Le réalisateur mexicain Michel Franco, qui est aussi scénariste de « Memory », nous propose un film sur les souvenirs en mettant en scène deux personnages aux prises avec leur mémoire, de façon opposé :
l’un oublie, l’autre n’arrive pas à oublier.
Son film de 1h40 est réalisé de façon très sobre. Il y a peu de musique, à part une vieille chanson très connue de Procol Harum que le personnage de Saul repasse indéfiniment, elle semble lui évoquer quelque part, au fond de sa mémoire
défaillante
, un bonheur passé. La scène où il la repasse en boucle avec son téléphone est une scène d’une très touchante simplicité. Il choisit pour décor le New York un peu underground, le moins glamour possible, il zappe les effets de caméra, les plans audacieux et autres effets de style. Il filme sobre mais ce qu’il filme, il le fait avec le ton et le recul qu’il faut. Par exemple, la scène ou Saul suit Sylvia à la sortie d’une soirée n’a pas besoin de musique ou d’artifice pour susciter une angoisse sourde. Même si je lui concède quelques longueurs, « Memory » est un film réalisé comme il faut, sans esbroufe. Cette sobriété, c’est sans doute pour mieux mettre en valeur les deux interprètes que sont Jessica Chastain et Bill Sarsgaard. Sarsgaard, dans un rôle apparemment plus simple que sa consœur, est très émouvant.

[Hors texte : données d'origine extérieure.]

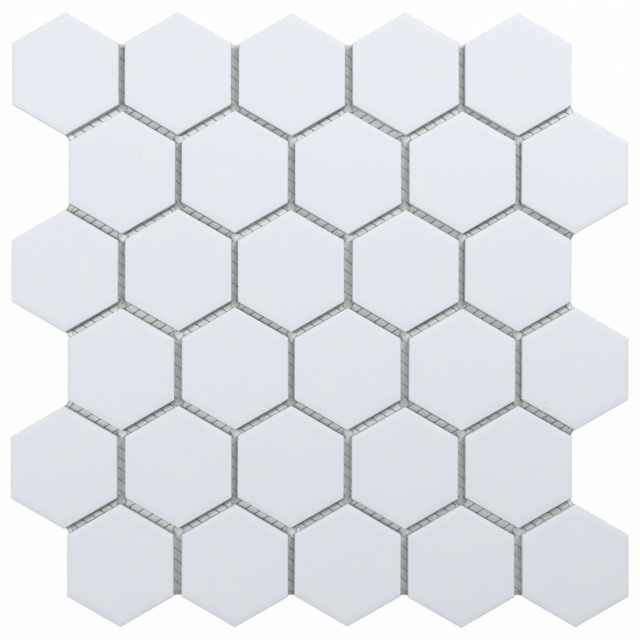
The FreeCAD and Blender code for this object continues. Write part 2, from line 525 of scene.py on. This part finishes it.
    def joint_cells(self, kinds: Sequence[JointKind]) -> bpy.types.Object:
        """The joints' strips, cut where yarns cross them, with each cell drawn in from its neighbours. Where
        a joint comes out, the bare film is left.

        Args:
            kinds: which joints are wanted.

        Returns:
            One flat object with a face for each puff.
        """
        groups = []
        for kind in kinds:
            strips = []
            for joint in self.plan.joints:
                if joint.kind is kind:
                    room = [self.OUTER_WEB if self.plan.comes_out(end) else self.MEETING_ROOM
                            for end in (joint.start, joint.end)]
                    strips.append(self.strip(joint, room[0], joint.length - room[1]))
            group = joined(strips, "strips_" + kind.name.lower())
            for family in CROSSING_YARNS[kind]:
                self.yarns[family].cut(group, self.reach)
            with editing(group):
                bpy.ops.mesh.select_all(action="SELECT")
                bpy.ops.mesh.inset(thickness=self.GROOVES[kind] / 2, use_individual=True)
                bpy.ops.mesh.select_all(action="INVERT")
                bpy.ops.mesh.delete(type="FACE")
            groups.append(group)
        cells = joined(groups, "glue_cells")
        remove_faces(cells, lambda face: face.area < self.SMALLEST_PUFF)
        with editing(cells):
            bpy.ops.mesh.select_all(action="SELECT")
            bpy.ops.mesh.bevel(offset=self.CORNER, affect="VERTICES")
        return cells

    def meeting_cells(self, at_foot: bool) -> list[bpy.types.Object]:
        """A rounded, three-armed patch of glue at each place where three joints meet.

        Args:
            at_foot: whether the patches at the near ends of upright joints are wanted, or the others.

        Returns:
            The patches, flat.
        """
        patches = []
        for ends in self.plan.meetings():
            if len(ends) < len(YarnFamily) + 1:
                continue
            middle = sum(ends, Vector()) / len(ends)
            if at_foot != any((end - middle).normalized().y > self.NEAR_END for end in ends):
                continue
            arm = ends[0] - middle
            bpy.ops.mesh.primitive_circle_add(vertices=SIDES, radius=self.MEETING_RADIUS, fill_type="NGON")
            patch = bpy.context.object
            for corner in list(patch.data.vertices)[1::2]:
                corner.co *= self.MEETING_WAIST
            patch.location = (middle.x, middle.y, self.PUFF_FOOT)
            first_corner = patch.data.vertices[0].co
            patch.rotation_euler.z = math.atan2(arm.y, arm.x) - math.atan2(first_corner.y, first_corner.x)
            settle(patch)
            patches.append(patch)
        return patches

    def falling_puffs(self) -> bpy.types.Object:
        """The full puffs of the falling joints."""
        return self.puffs(joined([self.joint_cells((JointKind.FALLING,))], "glue_puffs_falling"), self.FULL_ROLLS)

    def rising_puffs(self) -> bpy.types.Object:
        """The full puffs of the rising joints, with the patches where an upright joint begins below."""
        cells = self.joint_cells((JointKind.RISING,))
        return self.puffs(joined([cells] + self.meeting_cells(at_foot=False), "glue_puffs_rising"), self.FULL_ROLLS)

    def upright_puffs(self) -> bpy.types.Object:
        """The nearly closed glue of the upright joints, with the patches at their near ends."""
        cells = self.joint_cells((JointKind.UPRIGHT,))
        return self.puffs(joined([cells] + self.meeting_cells(at_foot=True), "glue_ribbons"), self.CLOSED_ROLLS)

    def puffs(self, piece: bpy.types.Object, rolls: Iterable[tuple[float, float]]) -> bpy.types.Object:
        """Raises flat cells and rolls them over at their tops.

        Args:
            piece: the flat cells.
            rolls: the steps inwards and upwards of the rolled top.

        Returns:
            The same object, as rounded closed puffs.
        """
        pick_faces(piece, lambda face: face.normal.z < 0)
        with editing(piece):
            bpy.ops.mesh.flip_normals()
            bpy.ops.mesh.select_all(action="SELECT")
            bpy.ops.mesh.extrude_region_move(
                TRANSFORM_OT_translate={"value": (0, 0, self.PUFF_SHOULDER)})
            for width, rise in rolls:
                bpy.ops.mesh.inset(thickness=width, depth=rise, use_individual=True)
            bpy.ops.mesh.select_all(action="SELECT")
            bpy.ops.mesh.normals_make_consistent(inside=False)
        log.info("%s: %d faces turned outwards", piece.name, turn_outwards(piece))
        apply_modifier(piece, "SUBSURF", levels=1, render_levels=1)
        return piece

    def webs(self) -> bpy.types.Object:
        """The rounded web of glue at each joint's open end, but for the near ends, which stay bare.

        Returns:
            The object that holds all the webs.
        """
        webs = []
        for joint in self.plan.joints:
            for end, inward in ((joint.start, joint.heading), (joint.end, -joint.heading)):
                if not self.plan.comes_out(end) or inward.y > self.NEAR_END:
                    continue
                middle = end + inward * self.WEB_MIDDLE
                bpy.ops.mesh.primitive_circle_add(vertices=self.WEB_CORNERS, radius=1, fill_type="NGON")
                web = bpy.context.object
                web.location = (middle.x, middle.y, self.PUFF_FOOT)
                web.rotation_euler.z = math.atan2(inward.y, inward.x)
                web.scale = (self.WEB_REACH, (joint.width - self.WEB_GAP) / 2, 1)
                settle(web)
                webs.append(web)
        piece = joined(webs, "glue_webs")
        with editing(piece):
            bpy.ops.mesh.select_all(action="SELECT")
            bpy.ops.mesh.extrude_region_move(TRANSFORM_OT_translate={"value": (0, 0, self.WEB_HEIGHT)})
            bpy.ops.mesh.inset(thickness=self.WEB_GAP, depth=self.WEB_GAP / 2, use_individual=True)
            bpy.ops.mesh.select_all(action="SELECT")
            bpy.ops.mesh.normals_make_consistent(inside=False)
        return piece

    def beds(self) -> bpy.types.Object:
        """The bed of glue under each tile, which fills the height from the film to the tile's back.

        Returns:
            The object that holds all the beds.
        """
        beds = []
        radius = (self.plan.tiles[0].corners[0] - self.plan.tiles[0].middle).length - self.BED_INSET
        for tile in self.plan.tiles:
            bpy.ops.mesh.primitive_circle_add(vertices=SIDES, radius=radius, fill_type="NGON")
            bed = bpy.context.object
            first_corner = bed.data.vertices[0].co
            bed.rotation_euler.z = FIRST_CORNER - math.atan2(first_corner.y, first_corner.x)
            bed.location = (tile.middle.x, tile.middle.y, (self.FILM_TOP + self.FILM_BOTTOM) / 2)
            settle(bed)
            beds.append(bed)
        piece = joined(beds, "glue_beds")
        with editing(piece):
            bpy.ops.mesh.select_all(action="SELECT")
            bpy.ops.mesh.extrude_region_move(
                TRANSFORM_OT_translate={"value": (0, 0, self.top - (self.FILM_TOP + self.FILM_BOTTOM) / 2)})
            bpy.ops.mesh.select_all(action="SELECT")
            bpy.ops.mesh.normals_make_consistent(inside=False)
        return piece

    def build(self, shaded_film_finish: bpy.types.Material, shaded_upright_finish: bpy.types.Material, dull: bpy.types.Material,
              glue: bpy.types.Material, yarn: bpy.types.Material) -> None:
        """Makes and dresses every piece of the backing.

        Args:
            shaded_film_finish: the finish of the film, the glue darkened all over by painted shade.
            shaded_upright_finish: the finish of the upright joints' glue, darkened by painted shade.
            dull: the finish of the rising joints' glue, darkened by painted shade.
            glue: the finish of the beds, the falling joints' puffs and the webs.
            yarn: the finish of the net.
        """
        # The film, the upright joints' glue and the rising joints' glue take the darker copies of the glue, which paint
        # shade
        finishes = ((self.film, shaded_film_finish), (self.net, yarn), (self.beds, glue), (self.falling_puffs, glue),
                    (self.rising_puffs, dull), (self.upright_puffs, shaded_upright_finish), (self.webs, glue))
        for make, finish in finishes:
            piece = make()
            piece.data.materials.clear()
            piece.data.materials.append(finish)
            shade_round(piece, self.SHARP)
            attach(piece, BODY)
            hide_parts(BACKING_NODE)
            triangles = sum(len(face.vertices) - 2 for face in piece.data.polygons)
            log.info("%s: %d triangles", piece.name, triangles)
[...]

Il semble avoir accepté (si tant est que cela soit possible) sa maladie et en apparence, il en a pris son parti. Il y a quelque chose de très doux dans son interprétation, même quand il est perdu, désemparé, il n’est jamais pathétique.
Jessica Chastain, elle, a un rôle plus difficile. Le scénario ne dévoile que par bribe les souvenirs qui la tiraillent, l’empêche d’avancer, l’empêche d’être heureuse, l’empêche tout cour. Très à fleur de peau, elle semble toujours être sur le point de retomber dans la dépression ou l’alcool. Et puis à d’autres moments, elle rayonne, quand elle est au contact de sa fille, ou des adultes handicapés dont elle s’occupe. Son rôle est complexe, pas forcément très lisible d’emblée, mais Chastain fait très bien le job, ce dont personne de doutait. Et puis j’ajoute une petite mention à Brooke Timber dans le rôle de sa fille Olivia. Sa mère la surprotège, la cloisonne sans doute trop, mais elle ne tombe pas dans le travers désagréable de l’adolescente revêche. Ca aurait été facile d’écrire ce rôle ainsi, de la faire crier, se révolter et claquer les portes. Mais non, Brooke Timber à un joli rôle de fille à composer et elle le fait avec une vraie fraicheur. Comme je l’ai dit le scénario fonctionne par palier, et au début on devine les choses :
Sylvia à trois verrous sur sa porte plus une alarme électronique, elle ne demande expressément des réparatrices pour les interventions à domicile, elle ne parle plus à sa mère, elle vit dans un tout petit appartement alors que sa sœur ainée à une belle maison, elle a été alcoolique, Olivia n’a pas de père, etc… C’est comme une sorte de puzzle dont elle délivre des morceaux au compte-goutte. Ce qu’il lui est arrivé, on l’apprend en deux fois : d’abord le mauvais, puis le pire. Il n’y a rien qui sonne faux dans son histoire, des enfances et des adolescences comme les siennes, il y en a tellement !
Ce qui sonne juste aussi, c’est la tendre histoire qui se noue entre deux êtres déboussolés qui se trouvent. Leur histoire ne peut s’inscrire dans la durée à cause de la maladie de Saul, et pourtant ils s’aiment et se rendent heureux, même pour peu de temps. C’est comme s’ils se réparaient en quelque sorte. C’est une histoire d’amour pleine de pudeur, sans pathos, sans passion débridée. Saul et Sylvia forment un couple aussi improbable qui touchant.
La scène forte du film, celle où le « pire » est dévoilé, est très bien construite et nous prends aux tripes. Il y a beaucoup de choses dans cette scène, dans l’attitude de chacun : ils sont 6 dans cette scène, et tous y apporte quelque chose pour qu’elle soit extrêmement forte
, c’est de la belle direction d’acteur. « Memory », sans être un chef d’œuvre inoubliable, se révèle être au final un très beau film d’amour entre deux être en souffrance. Même si le fond de leur histoire est infiniment douloureux, leur histoire agit comme un souffle d’air pur dans une atmosphère vicié.